Posted by on July 6, 2021

         The trauma that struck our household recently was almost unbearable.  No, no one died.  No one came down with a terminal illness.  The house didn’t catch fire.  The trauma that sent our family into a tailspin?  Pinky was lost.

         Pinky is the infant blanket that Karlyn has had ever since she was born.  Although probably not factual, she has convinced herself that her birth parents gave her the blanket, thereby making it the only tangible reminder of them.  When she realized that she couldn’t find it, all hell broke loose.  She was inconsolable.  She was angry.  She was profane.  Her depth of grief was immeasurable as well as disproportionate and misplaced.  She blamed her mother and me for not being able to find it, even though we did our best to check the nooks and crannies of our modest mobile home for the better part of an hour.

         As she thought more about it, Karlyn concluded that the blanket must have fallen out of her car when she and her friend went to the hospital to visit the friend’s mother.  For the next several days her disposition was colored by her having to decide whether to accept the fact that Pinky was gone forever or not.  After days of processing her grief and concluding that her precious blanket was, indeed, gone, she seemed to accept the inevitability.

         We all went camping in New Jersey for the Fourth of July weekend, joining our older son and his family for the four days together.  One morning, Karlyn was conversing with her friends on her phone.  She suddenly brightened up, a huge smile crossing her face.  “You’ll never guess what happened,” she said to me.  “Not Pinky,” I said, amazed.  She showed me a picture that the friend whose mother is in the hospital sent her, showing that, indeed, Pinky was among the recovered!

         Here’s how it went down: it happened that the friend remembered that Karlyn had taken Pinky into the waiting room of the hospital that night, but didn’t remember her leaving with it.  She returned to the hospital to see if anyone might have turned the blanket in.  Sure enough, another woman who had been in the waiting room that night noticed that Pinky had been abandoned on the chair in which Karlyn had been sitting, and turned it in to the desk in case someone came back to look for it.  Karlyn’s friend took it home until we got back from vacation and gave it a good laundering.

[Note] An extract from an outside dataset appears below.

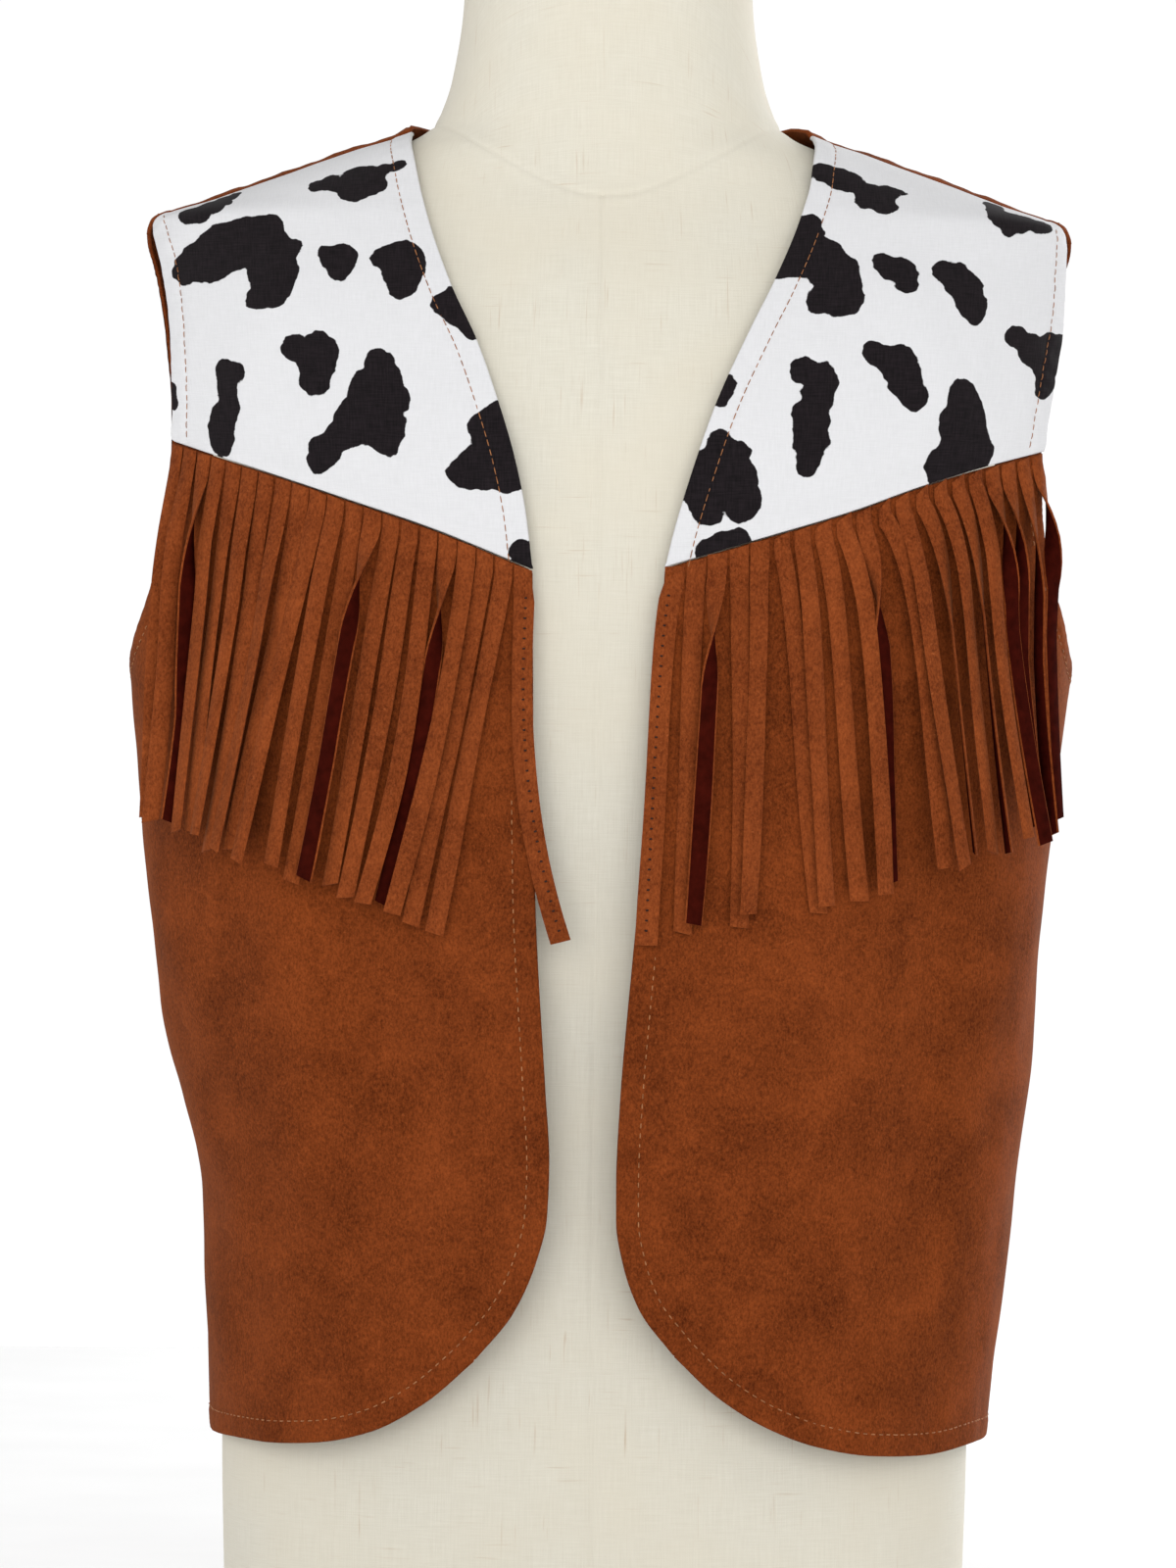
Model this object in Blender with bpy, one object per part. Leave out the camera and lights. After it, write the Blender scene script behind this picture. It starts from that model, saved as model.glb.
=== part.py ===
"""A child's western vest, worn open by a limbless linen dress form.

The vest faces -Y, +X is the wearer's left and Z is up. The origin is the middle of the form's
flat base. Sizes below are millimetres, and the meshes are made in metres.

The form is a skin through level sections. The cloth follows a second, larger skin of the same
kind. Each sewn piece is a grid of points on that skin between its own cut edges, made into a
wall, and the fringe hangs on it from a narrow strip.
"""
import bmesh
import bpy
import numpy as np

METRES = 0.001

CLOTH = 1.0
SEAM_GAP = 0.3
RIGHT, LEFT = -1, 1

HEM = 88.0
UNDERARM = 329.0

FORM_SECTIONS = [
    # height, right, left, front, back, squareness
    (0.0, 113.0, 113.0, 79.0, 83.0, 2.25),
    (3.0, 115.0, 115.0, 80.5, 85.0, 2.25),
    (44.0, 116.6, 116.6, 81.5, 86.5, 2.25),
    (90.0, 117.6, 117.6, 82.0, 87.0, 2.25),
    (140.0, 115.5, 115.5, 81.0, 83.0, 2.25),
    (190.0, 111.0, 111.0, 80.5, 77.0, 2.25),
    (240.0, 110.0, 110.0, 82.0, 76.0, 2.25),
    (290.0, 113.0, 113.0, 85.0, 81.0, 2.3),
    (340.0, 118.0, 118.0, 86.0, 87.5, 2.35),
    (380.0, 122.0, 122.0, 83.0, 89.0, 2.35),
    (410.0, 125.0, 125.0, 78.0, 86.0, 2.3),
    (432.0, 127.0, 127.0, 71.5, 79.5, 2.2),
    (448.0, 127.0, 127.0, 65.0, 72.5, 2.1),
    (460.0, 124.0, 124.0, 58.5, 66.0, 2.0),
    (467.0, 119.5, 119.5, 54.5, 61.5, 2.0),
    (472.0, 113.0, 113.0, 51.8, 58.2, 2.0),
    (476.5, 104.0, 104.0, 49.5, 55.8, 2.0),
    (482.0, 92.0, 92.0, 47.5, 53.4, 2.0),
    (490.0, 73.5, 73.5, 45.8, 50.8, 2.0),
    (495.0, 60.8, 60.8, 45.2, 49.8, 2.0),
    (499.0, 55.0, 55.0, 45.0, 49.2, 2.0),
    (505.0, 52.0, 52.0, 44.8, 48.8, 2.0),
    (514.0, 49.2, 49.2, 44.5, 48.6, 2.0),
    (540.0, 45.6, 45.6, 43.8, 47.4, 2.0),
    (566.0, 45.0, 45.0, 43.5, 47.0, 2.0),
    (573.0, 43.5, 43.5, 42.0, 45.5, 2.0),
    (576.5, 39.0, 39.0, 37.5, 41.0, 2.0),
    (578.0, 30.0, 30.0, 28.5, 32.0, 2.0),
]
FORM_LEVELS = 34
FORM_SIDES = 48

VEST_SECTIONS = [
    # height, right, left, front, back, squareness
    (88.0, 120.5, 123.0, 97.0, 99.0, 2.25),
    (126.0, 122.2, 127.0, 97.0, 98.0, 2.25),
    (163.0, 124.0, 131.5, 96.5, 97.5, 2.25),
    (192.0, 130.5, 135.0, 96.0, 97.0, 2.25),
    (220.0, 137.0, 137.0, 95.5, 96.5, 2.25),
    (250.0, 141.5, 139.5, 94.5, 96.0, 2.25),
    (284.0, 144.5, 142.0, 93.5, 95.5, 2.25),
    (330.0, 148.0, 147.5, 91.5, 95.0, 2.3),
    (365.0, 148.5, 149.0, 89.5, 94.5, 2.3),
    (400.0, 148.0, 149.5, 84.5, 91.5, 2.3),
    (425.0, 147.0, 149.0, 78.0, 86.5, 2.2),
    (445.0, 146.0, 148.0, 70.0, 79.0, 2.1),
    (458.0, 145.0, 147.0, 63.0, 72.0, 2.0),
    (468.0, 143.0, 144.5, 56.5, 65.5, 2.0),
    (475.0, 124.0, 126.0, 52.8, 61.0, 2.0),
    (482.0, 104.5, 107.0, 49.8, 57.8, 2.0),
    (490.0, 82.0, 84.5, 48.0, 55.0, 2.0),
    (497.0, 61.5, 64.5, 47.3, 53.3, 2.0),
    (504.0, 55.0, 56.0, 47.0, 52.0, 2.0),
]

# Soft swells of the worn cloth: a ridge lifts it off the skin, a trough is a ridge below it.
FOLDS = [
    # front or back (-1, 1), from x, from z, to x, to z, half width, lift
    (-1, -104.0, 330.0, -84.0, 120.0, 13.0, 2.4),
    (-1, -66.0, 300.0, -58.0, 130.0, 15.0, -2.0),
    (-1, 58.0, 310.0, 66.0, 110.0, 16.0, 2.0),
    (-1, 104.0, 330.0, 98.0, 100.0, 12.0, -2.2),
    (-1, 92.0, 460.0, 104.0, 405.0, 11.0, 1.6),
    (-1, -96.0, 462.0, -112.0, 405.0, 10.0, 1.4),
    (1, -88.0, 320.0, -70.0, 96.0, 15.0, 3.2),
    (1, -34.0, 250.0, -26.0, 92.0, 14.0, -2.4),
    (1, 22.0, 290.0, 30.0, 94.0, 16.0, 2.8),
    (1, 84.0, 330.0, 76.0, 96.0, 14.0, -2.4),
    (1, 112.0, 350.0, 104.0, 110.0, 12.0, 2.6),
]

NECK_EDGE = {
    # across, height; from the neck point down to the yoke seam
    RIGHT: [(59.5, 484.0), (55.0, 466.0), (47.5, 445.0), (39.5, 428.0), (32.5, 408.5),
            (27.5, 392.0), (24.0, 376.0)],
    LEFT: [(63.5, 481.0), (60.0, 468.0), (52.0, 448.0), (44.0, 431.5), (34.0, 409.0),
           (27.0, 388.5), (21.0, 368.0)],
}
NECK_POINT = {RIGHT: (61.0, 9.0, 496.5), LEFT: (64.0, 9.0, 496.5)}
SHOULDER_TIP = {RIGHT: (142.5, 6.0, 467.5), LEFT: (144.0, 6.0, 467.0)}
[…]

         As I think back on the numerous details that had to fall in place in order for Pinky’s recovery to happen, I can conclude only that God was in total control of that sequence of events: losing the blanket, placing the unnamed woman in the waiting room at that time, planting the idea in Karlyn’s friend’s mind to go back to ask about it, having the same woman at the hospital desk who remembered the blanket being turned in, etc., etc.  To have events dove-tail so beautifully – so seamlessly – is nothing less than miraculous, and I am unabashedly willing to give God the glory as a result.

         There’s more.

         As we all looked ahead to the weekend we would be spending together, our families made note of the weather forecast: spotty showers, possible thundershowers all weekend.  The prospect was discouraging, since our son and his wife wanted to treat their son and Karlyn to an afternoon at Great Adventure (the original name of the Six Flags amusement park not far from our campground).  They left both Saturday and Sunday open as options, hoping to make the right decision based on weather expectations.

         Saturday was rather cloudy, but there was really no rain to speak of.  We crossed our fingers that Sunday might pan out somewhat better.  And it did!  Contrary to the early forecasts, Sunday was a gorgeous day, mostly sunny, and very comfortable (although the kids did tell us that they had a very brief shower at one point at the amusement park.  Evelyn and I had none all day at the campground).

         Yet another way that God was watching over us, deciding that it would be pleasing to God to bless us with the means to fulfill our plans.

         I pray that my own sensitivity to God’s presence in daily life continues to sharpen as I grow older.  I’m grateful that I can confidently affirm the above events as God’s blessings and not mere coincidence.  I pray that by sharing these stories others might consider how God always works for our good, even if our desires do not materialize.